-- start Information shown --

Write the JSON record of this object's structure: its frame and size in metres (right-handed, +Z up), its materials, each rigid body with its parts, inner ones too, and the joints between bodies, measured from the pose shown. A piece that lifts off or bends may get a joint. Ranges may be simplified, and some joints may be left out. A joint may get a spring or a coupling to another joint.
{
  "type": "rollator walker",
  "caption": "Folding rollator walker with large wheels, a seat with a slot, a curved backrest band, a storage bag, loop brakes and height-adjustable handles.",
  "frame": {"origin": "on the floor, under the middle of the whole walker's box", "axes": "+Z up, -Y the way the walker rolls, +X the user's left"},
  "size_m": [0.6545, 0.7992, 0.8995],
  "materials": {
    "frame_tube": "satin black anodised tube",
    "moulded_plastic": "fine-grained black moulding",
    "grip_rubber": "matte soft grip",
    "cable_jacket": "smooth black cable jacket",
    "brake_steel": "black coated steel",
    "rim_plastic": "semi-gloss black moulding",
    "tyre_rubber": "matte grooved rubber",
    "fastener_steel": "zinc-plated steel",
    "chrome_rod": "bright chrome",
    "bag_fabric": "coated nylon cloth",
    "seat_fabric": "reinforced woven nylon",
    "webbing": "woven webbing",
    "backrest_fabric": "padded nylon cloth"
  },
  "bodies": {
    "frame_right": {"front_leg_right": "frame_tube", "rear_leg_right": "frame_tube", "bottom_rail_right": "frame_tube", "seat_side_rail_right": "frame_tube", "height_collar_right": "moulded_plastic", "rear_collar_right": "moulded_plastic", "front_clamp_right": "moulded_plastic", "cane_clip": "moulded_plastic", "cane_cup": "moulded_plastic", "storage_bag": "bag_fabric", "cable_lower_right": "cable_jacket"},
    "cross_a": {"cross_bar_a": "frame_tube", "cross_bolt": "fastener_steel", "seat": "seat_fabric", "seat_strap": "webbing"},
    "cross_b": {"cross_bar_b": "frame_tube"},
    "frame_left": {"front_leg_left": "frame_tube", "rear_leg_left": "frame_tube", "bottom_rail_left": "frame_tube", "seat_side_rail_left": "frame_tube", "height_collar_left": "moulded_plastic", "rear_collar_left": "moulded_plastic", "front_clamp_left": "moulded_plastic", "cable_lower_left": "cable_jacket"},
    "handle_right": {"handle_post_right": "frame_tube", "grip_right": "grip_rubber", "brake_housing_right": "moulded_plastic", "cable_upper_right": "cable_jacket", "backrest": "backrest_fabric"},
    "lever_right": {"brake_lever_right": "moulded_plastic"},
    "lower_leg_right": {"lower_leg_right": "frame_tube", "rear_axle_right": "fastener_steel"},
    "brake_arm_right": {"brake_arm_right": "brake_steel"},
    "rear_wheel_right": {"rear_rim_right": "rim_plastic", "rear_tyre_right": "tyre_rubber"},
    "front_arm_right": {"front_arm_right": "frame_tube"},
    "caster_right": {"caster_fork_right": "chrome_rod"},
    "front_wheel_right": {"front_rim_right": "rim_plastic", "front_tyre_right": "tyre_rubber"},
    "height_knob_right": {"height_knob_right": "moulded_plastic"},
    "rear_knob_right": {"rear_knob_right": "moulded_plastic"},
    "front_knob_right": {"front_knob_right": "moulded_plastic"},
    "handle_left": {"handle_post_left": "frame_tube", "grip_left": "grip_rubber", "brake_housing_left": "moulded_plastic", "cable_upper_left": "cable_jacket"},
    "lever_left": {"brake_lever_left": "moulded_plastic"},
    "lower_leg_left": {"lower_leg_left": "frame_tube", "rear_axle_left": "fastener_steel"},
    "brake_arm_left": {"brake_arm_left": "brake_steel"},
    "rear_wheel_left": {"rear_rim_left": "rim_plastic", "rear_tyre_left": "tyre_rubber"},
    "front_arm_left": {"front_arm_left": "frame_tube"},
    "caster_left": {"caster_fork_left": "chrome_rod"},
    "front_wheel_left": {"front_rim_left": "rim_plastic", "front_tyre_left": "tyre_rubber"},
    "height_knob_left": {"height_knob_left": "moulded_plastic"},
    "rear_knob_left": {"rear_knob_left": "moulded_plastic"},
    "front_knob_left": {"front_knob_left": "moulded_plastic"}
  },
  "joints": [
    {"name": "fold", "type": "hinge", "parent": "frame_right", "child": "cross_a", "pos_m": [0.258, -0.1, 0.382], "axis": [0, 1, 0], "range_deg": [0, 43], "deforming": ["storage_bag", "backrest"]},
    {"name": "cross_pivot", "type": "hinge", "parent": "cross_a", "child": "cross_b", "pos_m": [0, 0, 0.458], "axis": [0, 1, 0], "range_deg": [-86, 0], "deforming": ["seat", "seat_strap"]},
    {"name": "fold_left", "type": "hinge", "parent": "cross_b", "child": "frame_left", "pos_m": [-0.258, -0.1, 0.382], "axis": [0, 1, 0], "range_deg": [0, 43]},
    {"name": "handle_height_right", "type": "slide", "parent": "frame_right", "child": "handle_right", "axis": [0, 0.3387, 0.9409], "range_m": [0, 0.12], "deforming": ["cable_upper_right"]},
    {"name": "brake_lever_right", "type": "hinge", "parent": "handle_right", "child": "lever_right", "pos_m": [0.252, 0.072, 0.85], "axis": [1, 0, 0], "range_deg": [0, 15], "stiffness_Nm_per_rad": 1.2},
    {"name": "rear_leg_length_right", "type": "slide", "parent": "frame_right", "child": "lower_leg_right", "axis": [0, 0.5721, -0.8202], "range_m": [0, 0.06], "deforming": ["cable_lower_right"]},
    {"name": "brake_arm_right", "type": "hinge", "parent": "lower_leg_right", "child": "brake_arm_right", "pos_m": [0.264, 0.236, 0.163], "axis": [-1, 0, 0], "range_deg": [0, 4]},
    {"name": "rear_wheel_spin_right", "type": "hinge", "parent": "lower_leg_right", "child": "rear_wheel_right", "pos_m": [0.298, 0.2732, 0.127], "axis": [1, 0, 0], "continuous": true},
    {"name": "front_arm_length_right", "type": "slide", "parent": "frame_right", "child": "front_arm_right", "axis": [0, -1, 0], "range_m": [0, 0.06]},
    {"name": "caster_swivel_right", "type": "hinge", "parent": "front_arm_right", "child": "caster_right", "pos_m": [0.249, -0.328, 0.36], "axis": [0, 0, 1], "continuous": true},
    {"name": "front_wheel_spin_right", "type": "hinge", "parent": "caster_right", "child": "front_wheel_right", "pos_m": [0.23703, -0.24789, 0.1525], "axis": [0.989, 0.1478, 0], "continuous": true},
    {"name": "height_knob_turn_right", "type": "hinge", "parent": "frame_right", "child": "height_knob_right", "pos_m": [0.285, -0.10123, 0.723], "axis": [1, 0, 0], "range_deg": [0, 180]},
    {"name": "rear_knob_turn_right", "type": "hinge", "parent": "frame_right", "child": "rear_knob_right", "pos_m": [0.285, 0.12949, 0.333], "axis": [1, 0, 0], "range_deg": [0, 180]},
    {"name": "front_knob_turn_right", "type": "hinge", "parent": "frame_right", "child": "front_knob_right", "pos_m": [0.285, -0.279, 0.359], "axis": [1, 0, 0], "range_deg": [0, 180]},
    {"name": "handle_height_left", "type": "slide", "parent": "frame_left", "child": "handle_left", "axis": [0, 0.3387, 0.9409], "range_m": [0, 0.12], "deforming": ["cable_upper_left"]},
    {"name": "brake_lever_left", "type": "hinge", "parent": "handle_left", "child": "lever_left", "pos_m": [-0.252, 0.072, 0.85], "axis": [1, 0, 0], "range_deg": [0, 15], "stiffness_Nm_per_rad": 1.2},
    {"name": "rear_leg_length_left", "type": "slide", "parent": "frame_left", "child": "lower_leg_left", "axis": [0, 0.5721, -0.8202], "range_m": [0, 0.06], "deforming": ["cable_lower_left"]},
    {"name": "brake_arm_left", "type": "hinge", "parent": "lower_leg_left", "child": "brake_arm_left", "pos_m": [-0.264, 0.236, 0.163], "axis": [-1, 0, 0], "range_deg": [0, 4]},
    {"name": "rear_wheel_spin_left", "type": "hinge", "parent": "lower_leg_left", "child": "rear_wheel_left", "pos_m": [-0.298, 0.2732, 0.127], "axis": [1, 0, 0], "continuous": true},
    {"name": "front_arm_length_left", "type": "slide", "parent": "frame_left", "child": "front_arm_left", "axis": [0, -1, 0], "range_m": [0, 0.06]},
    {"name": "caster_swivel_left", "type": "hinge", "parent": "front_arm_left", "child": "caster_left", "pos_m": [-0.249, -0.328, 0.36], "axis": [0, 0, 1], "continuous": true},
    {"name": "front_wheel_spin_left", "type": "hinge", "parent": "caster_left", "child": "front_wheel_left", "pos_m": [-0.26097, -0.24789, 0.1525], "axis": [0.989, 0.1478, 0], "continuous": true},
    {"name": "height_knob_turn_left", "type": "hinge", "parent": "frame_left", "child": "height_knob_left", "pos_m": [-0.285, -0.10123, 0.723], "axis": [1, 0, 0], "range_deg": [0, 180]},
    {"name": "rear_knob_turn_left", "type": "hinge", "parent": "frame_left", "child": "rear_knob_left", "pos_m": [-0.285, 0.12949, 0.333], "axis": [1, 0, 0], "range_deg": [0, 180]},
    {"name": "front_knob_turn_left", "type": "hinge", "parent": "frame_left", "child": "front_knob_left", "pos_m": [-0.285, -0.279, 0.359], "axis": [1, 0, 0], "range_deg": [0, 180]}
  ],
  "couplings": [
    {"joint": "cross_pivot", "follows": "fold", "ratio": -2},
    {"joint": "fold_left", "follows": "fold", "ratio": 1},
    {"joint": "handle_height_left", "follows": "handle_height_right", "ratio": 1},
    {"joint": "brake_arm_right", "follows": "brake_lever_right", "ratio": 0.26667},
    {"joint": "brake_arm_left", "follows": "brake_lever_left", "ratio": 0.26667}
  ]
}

-- end Information shown --

Exercise brief — Give every line of the material that includes the string "materials".

Result of the task —
Write the JSON record of this object's structure: its frame and size in metres (right-handed, +Z up), its materials, each rigid body with its parts, inner ones too, and the joints between bodies, measured from the pose shown. A piece that lifts off or bends may get a joint. Ranges may be simplified, and some joints may be left out. A joint may get a spring or a coupling to another joint.
  "materials": {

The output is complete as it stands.